TASK DETAILS:
Repeat precisely, and only, the lines between the line containing "What three.js and" and the end of the listing below, both ends included.

Dataset items:
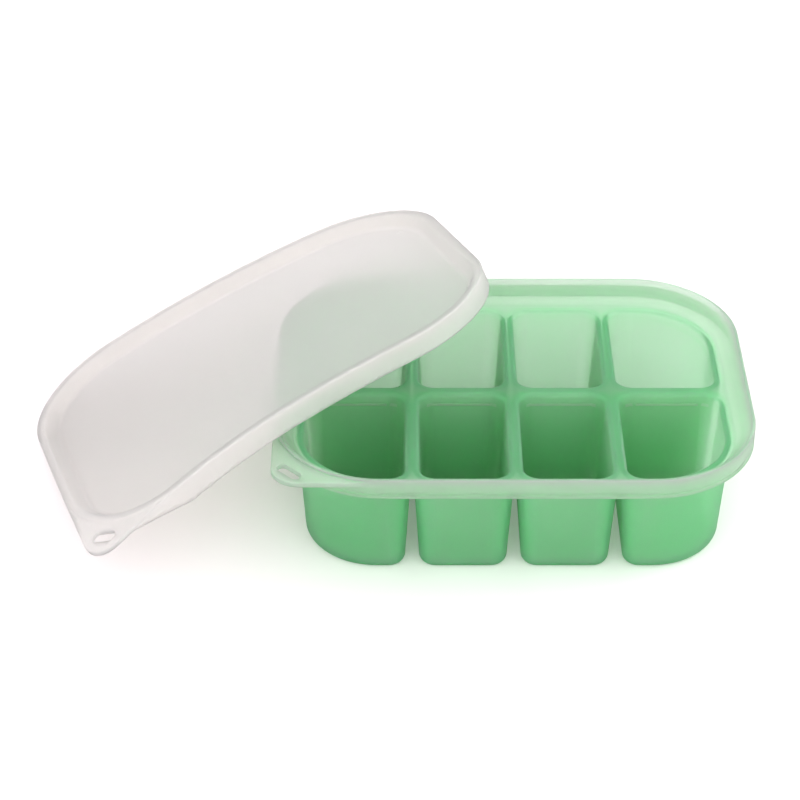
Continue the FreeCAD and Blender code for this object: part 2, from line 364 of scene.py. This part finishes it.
def surroundings():
    """White tent: plain white to the camera, brighter in front of the tray for all else."""
    world = bpy.data.worlds.new("white_tent")
    bpy.context.scene.world = world
    world.use_nodes = True
    tree = world.node_tree
    tree.nodes.clear()
    forward = axis_of(tree, coordinate(tree, "Generated"), "Y")
    strength = ranged(tree, forward, FRONT_TO_BEHIND, (BRIGHT_IN_FRONT, BRIGHT_BEHIND),
                      interpolation_type="SMOOTHSTEP")
    lit = add(tree, "Background", {"Color": opaque(TENT_SHADE), "Strength": strength})
    seen = add(tree, "Background", {"Color": opaque(TENT_SHADE)})
    both = add(tree, "MixShader", {
        "Fac": add(tree, "LightPath", {}).outputs["Is Camera Ray"],
        1: lit.outputs["Background"], 2: seen.outputs["Background"]})
    add(tree, "OutputWorld", {"Surface": both.outputs["Shader"]})


def softbox(foot):
    """One large lamp, behind the tray and to its right."""
    lamp = bpy.data.lights.new("softbox", "AREA")
    lamp.shape = "DISK"
    lamp.size = LAMP_SIZE
    lamp.energy = LAMP_POWER
    box = placed("softbox", lamp)
    box.location = foot + LAMP_PLACE
    box.rotation_euler = LAMP_PLACE.to_track_quat("Z", "Y").to_euler()


def camera(foot):
    """The camera, which looks along Y and down."""
    data = bpy.data.cameras.new("camera")
    data.sensor_width = CAMERA_SENSOR
    data.lens = CAMERA_LENS
    data.clip_end = CAMERA_REACH
    viewer = placed("camera", data)
    viewer.location = foot + CAMERA_PLACE
    viewer.rotation_euler = (math.radians(CAMERA_LEVEL - CAMERA_PITCH), 0, 0)
    bpy.context.scene.camera = viewer


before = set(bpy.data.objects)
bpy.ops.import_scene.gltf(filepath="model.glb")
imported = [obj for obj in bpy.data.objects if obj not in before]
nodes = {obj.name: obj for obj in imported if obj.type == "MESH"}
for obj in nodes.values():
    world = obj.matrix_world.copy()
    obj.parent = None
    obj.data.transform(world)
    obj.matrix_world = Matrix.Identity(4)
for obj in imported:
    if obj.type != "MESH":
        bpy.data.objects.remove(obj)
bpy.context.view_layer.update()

tray_low, tray_high = (Vector(corner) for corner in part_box("tray"))
foot = Vector(((tray_low.x + tray_high.x) / 2, (tray_low.y + tray_high.y) / 2, 0))

set_material(nodes["tray"], green_silicone(foot, tray_high.z))
lid = flexed_lid(nodes["lid"], foot)
set_material(lid, white_silicone())
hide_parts("lid")
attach(lid, "lid")

ground(foot)
surroundings()
softbox(foot)
camera(foot)

bpy.context.scene.view_settings.view_transform = "Standard"
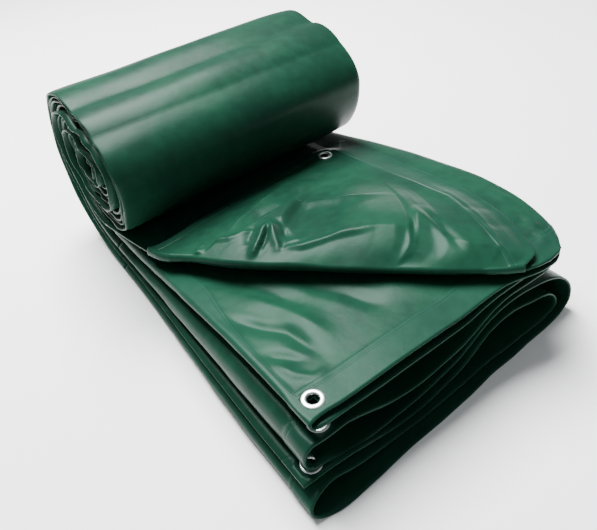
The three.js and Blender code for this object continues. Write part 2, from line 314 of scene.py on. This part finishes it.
def ply_height(ply, column, y):
    return mix(PLY_HEIGHTS[ply][column], PLY_HEIGHTS[8][0] + PLY_STEP * (8 - ply), settled(y))


def lower_layer_height(y):
    return ply_height(2, 4, y) + mix(LOWER_LAYER_RISE, PLY_STEP, settled(y))


def side_at(y):
    rows = TOP_FOLD_SIDE
    index = next((number for number, row in enumerate(rows) if row[0] > y), len(rows) - 1) - 1
    share = min(max((y - rows[index][0]) / (rows[index + 1][0] - rows[index][0]), 0), 1)
    return SIDE_TRACK.at(index + share).y


def roll_middle_y(x):
    return ROLL_Y + ROLL_SKEW * (x - (ROLL_LEFT + ROLL_RIGHT) / 2)


def crease_line_x(y):
    for (xa, ya), (xb, yb) in zip(CREASE_LINE, CREASE_LINE[1:]):
        if y >= yb:
            return mix(xb, xa, min((y - yb) / (ya - yb), 1))
    return CREASE_LINE[-1][0]


def flap_edge_x(y):
    for (xa, ya), (xb, yb) in zip(EDGE_BY_SIDE, EDGE_BY_SIDE[1:]):
        if y <= yb:
            return mix(xa, xb, max((y - ya) / (yb - ya), 0))
    return CORNER[0]


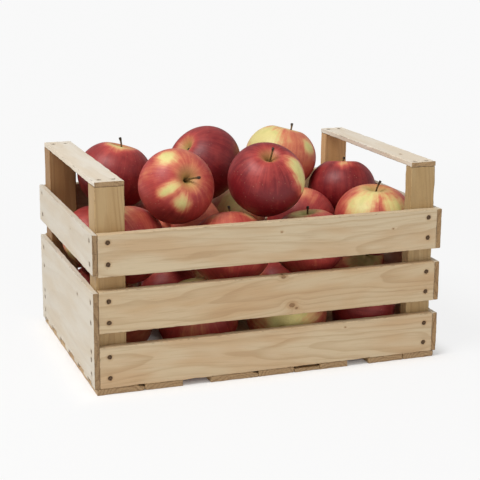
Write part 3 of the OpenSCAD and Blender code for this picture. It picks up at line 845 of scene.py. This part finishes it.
# Each bare place is a direction from the apple's middle, its size and how much of the red it takes away
apples = {
    1: {"level": 0.66, "bare": [((-0.3, 0.1, 0.94), 0.7, 0.5), ((-0.51, -0.86, -0.09), 0.3, 0.15)]},
    2: {"level": 0.5, "bare": [((-0.39, -0.9, 0.18), 0.75, 0.5)]},
    3: {"level": 0.85},
    7: {"level": 0.75},
    12: {"level": 0.6, "bare": [((0.26, -0.95, 0.17), 0.6, 0.45), ((-0.25, -0.96, 0.12), 0.5, 0.3)]},
    13: {"level": 0.8, "bare": [((-0.84, -0.36, -0.4), 0.45, 0.7)]},
    14: {"level": 0.74, "patchy": 0.3, "bare": [((-0.27, -0.04, 0.96), 0.4, 0.35)]},
    15: {
        "level": 0.7, "patchy": 0.35, "cupShare": 0.3,
        "bare": [((0.46, -0.2, 0.87), 0.2, 0.3), ((-0.54, -0.07, 0.84), 0.2, 0.15)],
    },
    16: {"level": 0.74, "cup": 0.6, "cupShare": 0.45, "bare": [((-0.35, 0, 0.93), 0.35, 0.35)]},
    17: {"level": 0.45, "bare": [((-0.22, -0.66, 0.7), 0.4, 0.3)]},
    18: {"level": 0.6},
    19: {"level": 0.82, "patchy": 0.3, "bare": [((-0.03, -0.24, 0.97), 0.35, 0.3)]},
    20: {
        "level": 0.66, "cup": 0.6, "cupShare": 0.3,
        "bare": [((-0.65, -0.54, 0.54), 0.36, 0.6), ((0.2, -0.87, 0.47), 0.32, 0.55),
                 ((-0.24, -0.32, 0.91), 0.4, 0.2)],
    },
    21: {
        "level": 0.98, "streak": 0.25, "patchy": 0.3, "cup": 0.5, "cupShare": 0.6,
        "bare": [((-0.15, -0.42, 0.9), 0.22, 0.5)],
    },
    22: {
        "level": 0.94, "streak": 0.25, "patchy": 0.3, "cup": 0.58, "cupShare": 0.55,
        "bare": [((0.05, -0.3, 0.95), 0.36, 0.5)],
    },
    23: {
        "level": 0.7, "cup": 0.55, "cupShare": 0.12, "pores": 0.5, "patchy": 0.4,
        "bare": [((-0.37, -0.29, 0.88), 0.26, 0.6), ((-0.49, -0.86, 0.14), 0.16, 0.55),
                 ((-0.32, -0.91, 0.24), 0.16, 0.5), ((-0.64, -0.77, 0.01), 0.14, 0.45),
                 ((-0.12, -0.96, -0.27), 0.24, 0.65), ((0.2, -0.95, 0.22), 0.25, 0.2)],
    },
    24: {
        "level": 1.0, "streak": 0.3, "patchy": 0.35, "cup": 0.42, "cupShare": 0.35, "pores": 0.5,
        "bare": [((0.58, -0.64, 0.5), 0.32, 0.75), ((0.7, -0.71, 0.14), 0.32, 0.7),
                 ((0.86, -0.48, -0.12), 0.3, 0.6), ((-0.36, -0.73, 0.58), 0.4, 0.15)],
    },
    25: {"level": 1.0, "streak": 0.25, "patchy": 0.35, "cup": 0.48, "cupShare": 0.65, "twig": 0.55},
    26: {
        "level": 0.56,
        "bare": [((-0.69, -0.15, 0.71), 0.45, 0.6), ((-0.66, -0.5, 0.56), 0.34, 0.45),
                 ((0.57, -0.72, 0.38), 0.22, 0.55)],
    },
}
stemBark = stemFinish()
for number in range(1, 27):
    node = "apple_%02d" % number
    middle, radius, axis, tip = applePose(node)
    turned = np.array(Vector(axis).to_track_quat("Z", "Y").to_matrix())
    draw = np.random.default_rng(number * 11)
    look = dict(skinLook, seed=number, level=draw.uniform(0.45, 0.85))
    look["bare"] = [(tuple(draw.normal(0, 1, 3)), draw.uniform(0.3, 0.6), 0.5)]
    look.update(apples.get(number, {}))
    skin = skinFinish("skin%02d" % number, middle, axis, look)
    body, bodyFaces, meridian = appleSkin(radius, number)
    foot = body[-2, 2] - 1.5
    end = (tip - middle) @ turned
    end = end + (1 - look["twig"]) * (np.array([0, 0, foot]) - end)
    tube, tubeFaces, tubeShare = stemTube(foot, end, number)
    leaves, leafFaces = sepals(-body[-1, 2] - 1.2, number)
    leafShare = np.tile([0.0, 0.0, 0.85], (len(leaves), 1))
    local = np.vstack([body, tube, leaves])
    faces = np.vstack([bodyFaces, tubeFaces + len(body), leafFaces + len(body) + len(tube)])
    kinds = np.concatenate([np.zeros(len(bodyFaces)), np.ones(len(tubeFaces) + len(leafFaces))])
    points = local @ turned.T + middle
    attributes = {"meridian": np.vstack([meridian, tubeShare, leafShare])}
    piece = makePiece(node + "_fruit", points, faces, [skin, stemBark], kinds, attributes)
    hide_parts(node)
print("apples made")

groundLook = {"half": 6.0, "white": 0.945, "shown": 0.87, "under": (-0.02, 0.035), "far": (0.12, 0.9)}


def makeGround():
    # A plain pale ground that looks white to the camera, with a share of its own lamplight left in it for the
    # object's shadow: all of it below the crate, where no white shows, and none far away
    look = groundLook
    mesh = bpy.data.meshes.new("ground")
    half = look["half"]
    corners = [(-half, -half, 0), (half, -half, 0), (half, half, 0), (-half, half, 0)]
    mesh.from_pydata(corners, [], [(0, 1, 2, 3)])
    material, shader, begin = startMaterial("groundWhite")
    white = (look["white"],) * 3 + (1.0,)
    shader.inputs["Base Color"].default_value = white
    shader.inputs["Roughness"].default_value = 0.9
    shader.inputs["Specular IOR Level"].default_value = 0.1
    x, y, z = begin.make("ShaderNodeTexCoord", out="Object").parts()
    apart = (x.math("ABSOLUTE", x) - cadCorners[1][0]).most(y.math("ABSOLUTE", y) - cadCorners[1][1])
    shown = apart.rise(*look["under"]) * (look["shown"] + (1 - look["shown"]) * apart.rise(*look["far"]))
    ray = begin.make("ShaderNodeLightPath", out="Is Camera Ray")
    glow = begin.make("ShaderNodeEmission", None, {"Color": white, "Strength": 1.0})
    mixed = begin.make("ShaderNodeMixShader", None, {0: ray * shown, 2: glow})
    begin.tree.links.new(shader.outputs[0], mixed.socket.node.inputs[1])
    begin.tree.links.new(mixed.socket, begin.tree.nodes["Material Output"].inputs["Surface"])
    mesh.materials.append(material)
    ground = bpy.data.objects.new("ground", mesh)
    bpy.context.scene.collection.objects.link(ground)


lightLook = {
    "room": 0.46, "roomWhite": (0.945, 0.95, 0.955),
    "key": {"place": (-1.45, -0.55, 2.5), "size": 1.3, "power": 62, "colour": (1.0, 0.985, 0.965)},
    "fill": {"place": (0.9, -2.2, 0.9), "size": 1.8, "power": 7, "colour": (1.0, 0.96, 0.9)},
}


def makeLights():
    # Two large soft lamps, aimed at the crate's middle, in a plain room that the camera sees as white
    for name in ("key", "fill"):
        look = lightLook[name]
        lamp = bpy.data.lights.new(name, "AREA")
        lamp.energy, lamp.size, lamp.color = look["power"], look["size"], look["colour"]
        obj = bpy.data.objects.new(name, lamp)
        away = Vector(look["place"]) - Vector((0, 0, 0.12))
        turn = away.to_track_quat("Z", "Y").to_matrix().to_4x4()
        obj.matrix_world = Matrix.Translation(look["place"]) @ turn
        bpy.context.scene.collection.objects.link(obj)
    world = bpy.data.worlds.new("room")
    bpy.context.scene.world = world
    world.use_nodes = True
    begin = Wire(world.node_tree)
    white = (groundLook["white"],) * 3 + (1.0,)
    room = {"Color": (*lightLook["roomWhite"], 1.0), "Strength": lightLook["room"]}
    lit = begin.make("ShaderNodeBackground", None, room)
    seen = begin.make("ShaderNodeBackground", None, {"Color": white, "Strength": 1.0})
    ray = begin.make("ShaderNodeLightPath", out="Is Camera Ray")
    mixed = begin.make("ShaderNodeMixShader", None, {0: ray, 1: lit, 2: seen})
    world.node_tree.links.new(mixed.socket, world.node_tree.nodes["World Output"].inputs["Surface"])


cameraLook = {"place": (-0.4603, -1.2813, 0.4582), "aim": (0.00866, 0, 0.11391), "roll": 0.00843,
              "lens": 94.64}


def makeCamera():
    data = bpy.data.cameras.new("camera")
    data.lens, data.sensor_width, data.clip_start, data.clip_end = cameraLook["lens"], 36.0, 0.05, 50.0
    camera = bpy.data.objects.new("camera", data)
    away = Vector(cameraLook["place"]) - Vector(cameraLook["aim"])
    turn = away.to_track_quat("Z", "Y").to_matrix().to_4x4() @ Matrix.Rotation(cameraLook["roll"], 4, "Z")
    camera.matrix_world = Matrix.Translation(cameraLook["place"]) @ turn
    bpy.context.scene.collection.objects.link(camera)
    bpy.context.scene.camera = camera


makeGround()
makeLights()
makeCamera()
bpy.context.scene.view_settings.view_transform = "Standard"
print("stage, lamps and camera made")
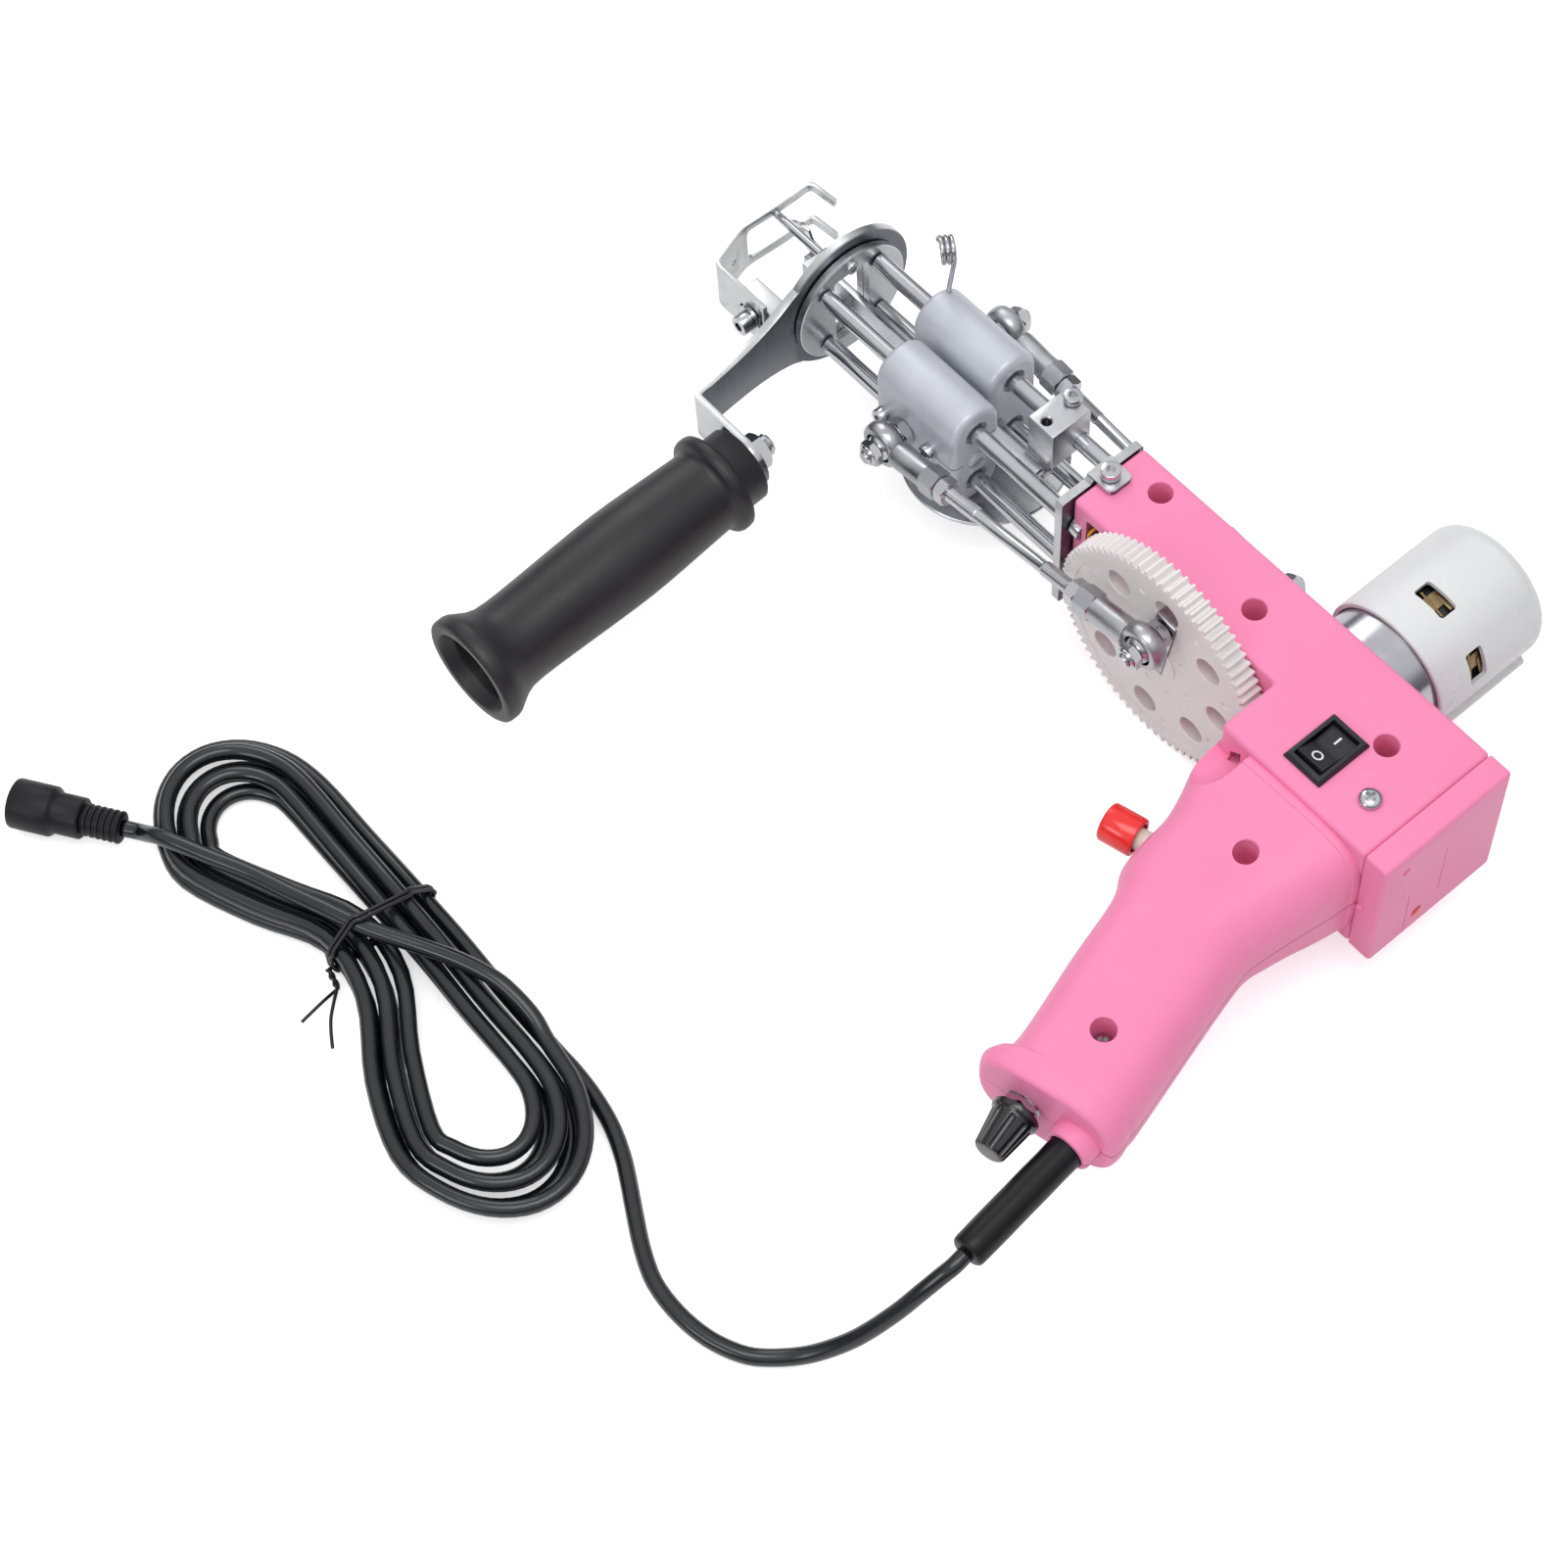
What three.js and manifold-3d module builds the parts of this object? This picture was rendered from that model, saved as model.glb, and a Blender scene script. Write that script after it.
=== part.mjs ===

THE OUTPUT:
What three.js and manifold-3d module builds the parts of this object? This picture was rendered from that model, saved as model.glb, and a Blender scene script. Write that script after it.
=== part.mjs ===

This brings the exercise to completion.